Restate the span of lines that starts with the line containing "The FreeCAD and" and ends with the line containing "# because every piece sits at the origin.", word for word, including both, with nothing else.

(Entries from a dataset)
• • •

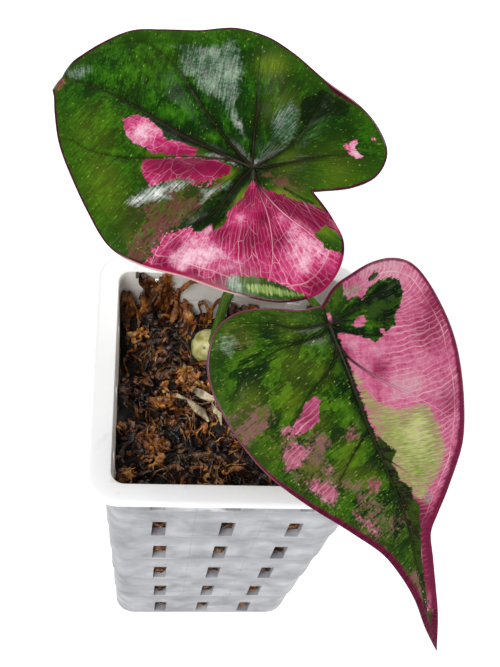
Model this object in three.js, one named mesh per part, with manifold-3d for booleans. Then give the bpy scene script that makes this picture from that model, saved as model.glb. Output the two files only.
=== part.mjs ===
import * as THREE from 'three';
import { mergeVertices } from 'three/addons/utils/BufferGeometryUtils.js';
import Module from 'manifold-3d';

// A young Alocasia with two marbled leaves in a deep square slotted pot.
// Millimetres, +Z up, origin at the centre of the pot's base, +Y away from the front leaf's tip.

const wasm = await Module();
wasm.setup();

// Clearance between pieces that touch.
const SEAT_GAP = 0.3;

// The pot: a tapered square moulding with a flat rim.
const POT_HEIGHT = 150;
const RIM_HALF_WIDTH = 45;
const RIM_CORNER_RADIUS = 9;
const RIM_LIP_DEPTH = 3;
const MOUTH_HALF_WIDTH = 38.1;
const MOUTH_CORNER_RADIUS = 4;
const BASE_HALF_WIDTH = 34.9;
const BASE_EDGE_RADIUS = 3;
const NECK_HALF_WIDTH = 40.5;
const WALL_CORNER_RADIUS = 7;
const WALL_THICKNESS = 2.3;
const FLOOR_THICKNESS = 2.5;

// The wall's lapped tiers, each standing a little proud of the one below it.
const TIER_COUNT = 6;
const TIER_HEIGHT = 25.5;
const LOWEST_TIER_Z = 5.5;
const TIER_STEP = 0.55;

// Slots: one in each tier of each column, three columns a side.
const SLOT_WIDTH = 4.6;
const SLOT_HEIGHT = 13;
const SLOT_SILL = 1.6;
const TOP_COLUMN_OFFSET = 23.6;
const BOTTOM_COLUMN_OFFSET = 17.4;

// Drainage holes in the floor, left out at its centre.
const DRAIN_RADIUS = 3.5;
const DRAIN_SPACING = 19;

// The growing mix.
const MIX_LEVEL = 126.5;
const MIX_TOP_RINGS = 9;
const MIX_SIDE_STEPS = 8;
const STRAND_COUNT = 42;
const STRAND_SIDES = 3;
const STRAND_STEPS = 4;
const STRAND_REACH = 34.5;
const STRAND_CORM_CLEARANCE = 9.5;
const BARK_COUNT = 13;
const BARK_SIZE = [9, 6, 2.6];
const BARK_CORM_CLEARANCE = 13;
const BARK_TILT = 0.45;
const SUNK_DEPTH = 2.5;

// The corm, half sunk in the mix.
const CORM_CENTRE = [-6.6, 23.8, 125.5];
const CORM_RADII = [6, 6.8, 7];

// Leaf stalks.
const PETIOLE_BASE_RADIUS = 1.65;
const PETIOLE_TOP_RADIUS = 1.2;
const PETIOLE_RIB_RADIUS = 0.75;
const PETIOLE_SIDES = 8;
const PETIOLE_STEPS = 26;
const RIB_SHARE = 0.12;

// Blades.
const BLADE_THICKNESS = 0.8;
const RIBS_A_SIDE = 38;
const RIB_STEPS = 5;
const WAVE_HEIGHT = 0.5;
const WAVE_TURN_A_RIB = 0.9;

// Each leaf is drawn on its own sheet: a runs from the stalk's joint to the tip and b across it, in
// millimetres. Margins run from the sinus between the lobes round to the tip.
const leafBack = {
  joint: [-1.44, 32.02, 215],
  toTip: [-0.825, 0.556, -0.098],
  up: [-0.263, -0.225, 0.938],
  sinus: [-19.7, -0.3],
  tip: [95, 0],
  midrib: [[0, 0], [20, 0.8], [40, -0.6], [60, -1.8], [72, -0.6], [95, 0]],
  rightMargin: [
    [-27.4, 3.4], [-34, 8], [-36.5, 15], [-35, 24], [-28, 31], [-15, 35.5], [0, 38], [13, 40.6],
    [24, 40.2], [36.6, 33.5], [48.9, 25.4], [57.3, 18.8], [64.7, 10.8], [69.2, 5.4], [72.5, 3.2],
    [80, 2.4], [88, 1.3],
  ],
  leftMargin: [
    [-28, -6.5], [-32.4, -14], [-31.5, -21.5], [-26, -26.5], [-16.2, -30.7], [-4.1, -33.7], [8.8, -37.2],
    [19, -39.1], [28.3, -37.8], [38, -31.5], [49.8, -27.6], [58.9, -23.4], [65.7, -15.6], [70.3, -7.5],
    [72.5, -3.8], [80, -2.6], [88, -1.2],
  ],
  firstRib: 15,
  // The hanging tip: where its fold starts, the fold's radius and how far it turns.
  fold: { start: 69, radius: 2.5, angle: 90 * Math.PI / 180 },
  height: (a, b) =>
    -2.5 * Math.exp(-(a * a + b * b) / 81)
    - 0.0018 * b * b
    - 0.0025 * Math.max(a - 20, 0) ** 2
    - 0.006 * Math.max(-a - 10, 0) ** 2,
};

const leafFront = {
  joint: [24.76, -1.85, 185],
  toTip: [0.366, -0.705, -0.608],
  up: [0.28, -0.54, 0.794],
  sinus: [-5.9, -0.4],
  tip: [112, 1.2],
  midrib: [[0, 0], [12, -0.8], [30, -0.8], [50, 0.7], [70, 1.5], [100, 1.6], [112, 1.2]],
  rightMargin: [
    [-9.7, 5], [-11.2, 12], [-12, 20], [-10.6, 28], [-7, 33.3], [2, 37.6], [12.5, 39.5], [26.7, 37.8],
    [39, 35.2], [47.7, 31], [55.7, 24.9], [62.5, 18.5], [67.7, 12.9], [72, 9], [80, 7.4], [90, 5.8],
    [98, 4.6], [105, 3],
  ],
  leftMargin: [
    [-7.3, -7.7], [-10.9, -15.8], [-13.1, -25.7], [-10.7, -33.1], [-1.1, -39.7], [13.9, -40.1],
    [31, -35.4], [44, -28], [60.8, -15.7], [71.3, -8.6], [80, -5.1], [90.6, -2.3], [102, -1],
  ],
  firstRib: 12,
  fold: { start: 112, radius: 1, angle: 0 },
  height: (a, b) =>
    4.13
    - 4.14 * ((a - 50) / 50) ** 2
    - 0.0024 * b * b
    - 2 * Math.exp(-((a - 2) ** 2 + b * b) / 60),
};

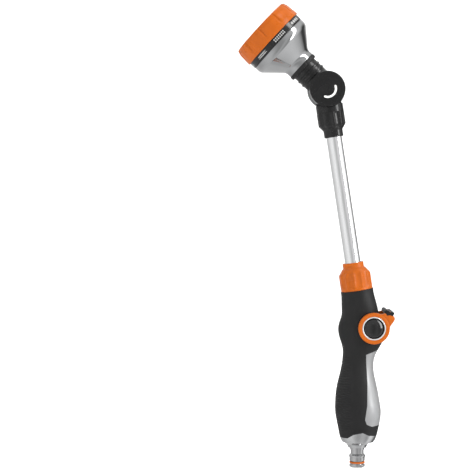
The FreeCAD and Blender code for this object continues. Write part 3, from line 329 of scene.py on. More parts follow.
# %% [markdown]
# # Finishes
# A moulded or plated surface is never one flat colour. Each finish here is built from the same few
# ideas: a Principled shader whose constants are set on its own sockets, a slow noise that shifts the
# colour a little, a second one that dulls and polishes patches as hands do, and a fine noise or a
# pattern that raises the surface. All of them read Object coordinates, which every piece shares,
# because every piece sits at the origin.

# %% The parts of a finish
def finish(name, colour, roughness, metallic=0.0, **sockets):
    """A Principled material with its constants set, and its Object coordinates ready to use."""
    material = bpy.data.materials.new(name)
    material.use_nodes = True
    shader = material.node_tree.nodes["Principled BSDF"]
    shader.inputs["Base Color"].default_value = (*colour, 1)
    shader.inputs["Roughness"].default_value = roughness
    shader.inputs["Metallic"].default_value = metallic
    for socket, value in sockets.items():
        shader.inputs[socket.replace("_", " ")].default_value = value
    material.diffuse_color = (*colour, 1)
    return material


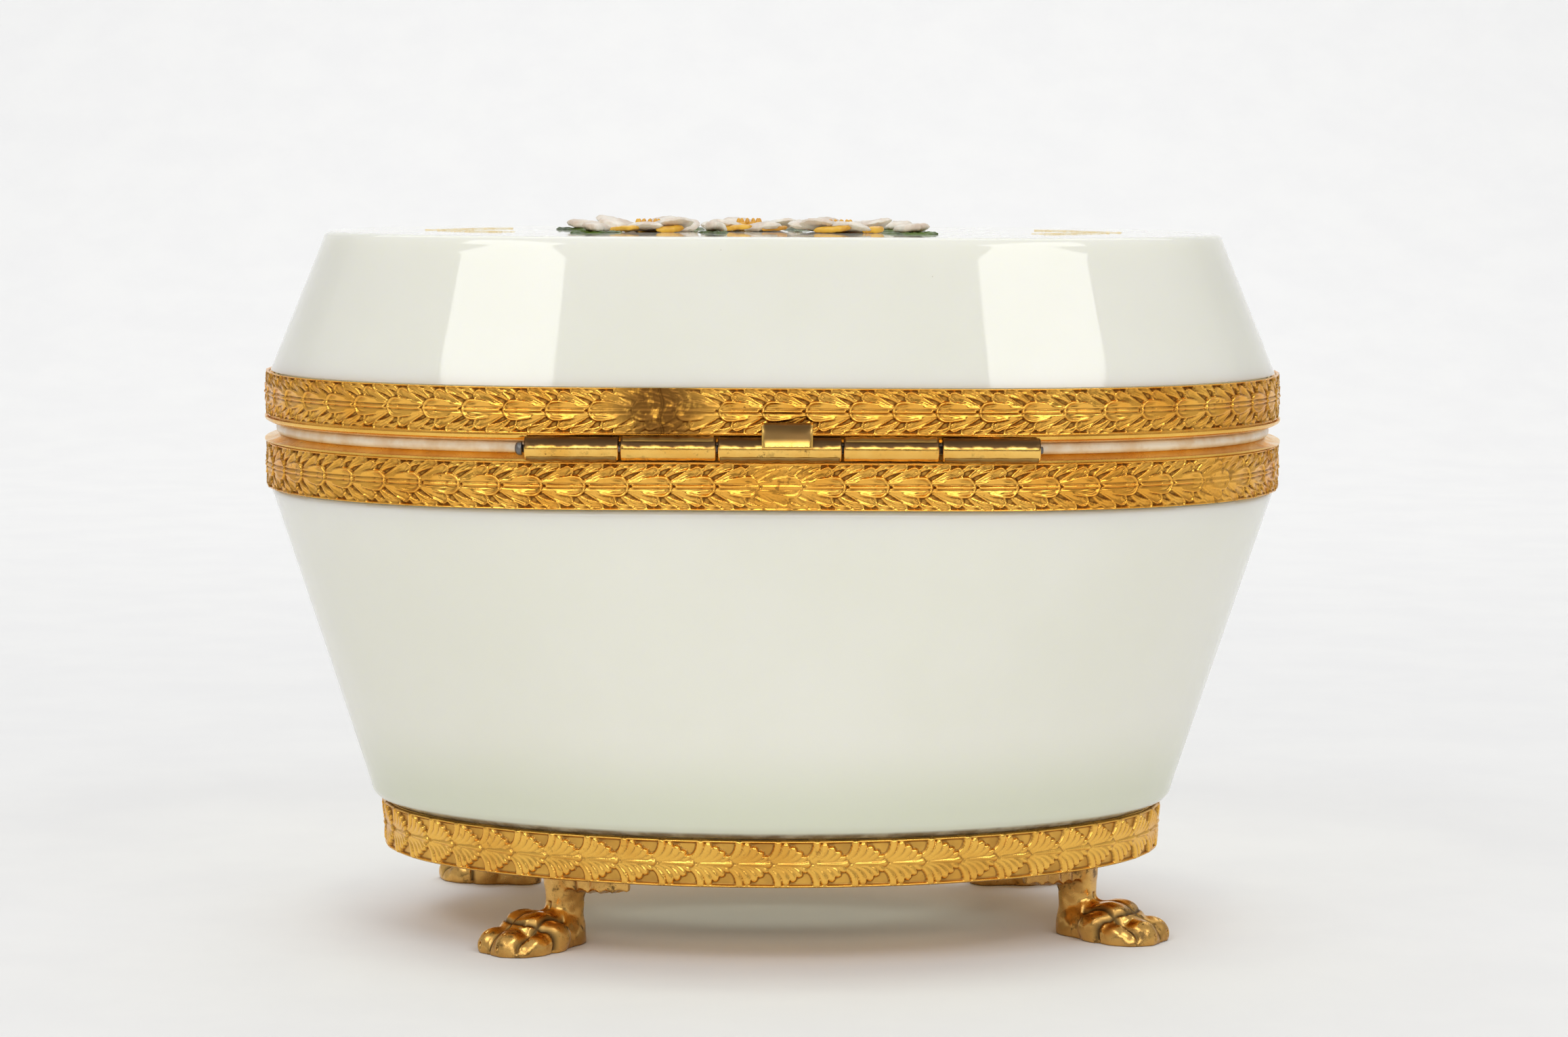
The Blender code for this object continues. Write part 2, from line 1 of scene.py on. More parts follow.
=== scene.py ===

• • •

## ANSWER TO THIS TASK
The FreeCAD and Blender code for this object continues. Write part 3, from line 329 of scene.py on. More parts follow.
# %% [markdown]
# # Finishes
# A moulded or plated surface is never one flat colour. Each finish here is built from the same few
# ideas: a Principled shader whose constants are set on its own sockets, a slow noise that shifts the
# colour a little, a second one that dulls and polishes patches as hands do, and a fine noise or a
# pattern that raises the surface. All of them read Object coordinates, which every piece shares,
# because every piece sits at the origin.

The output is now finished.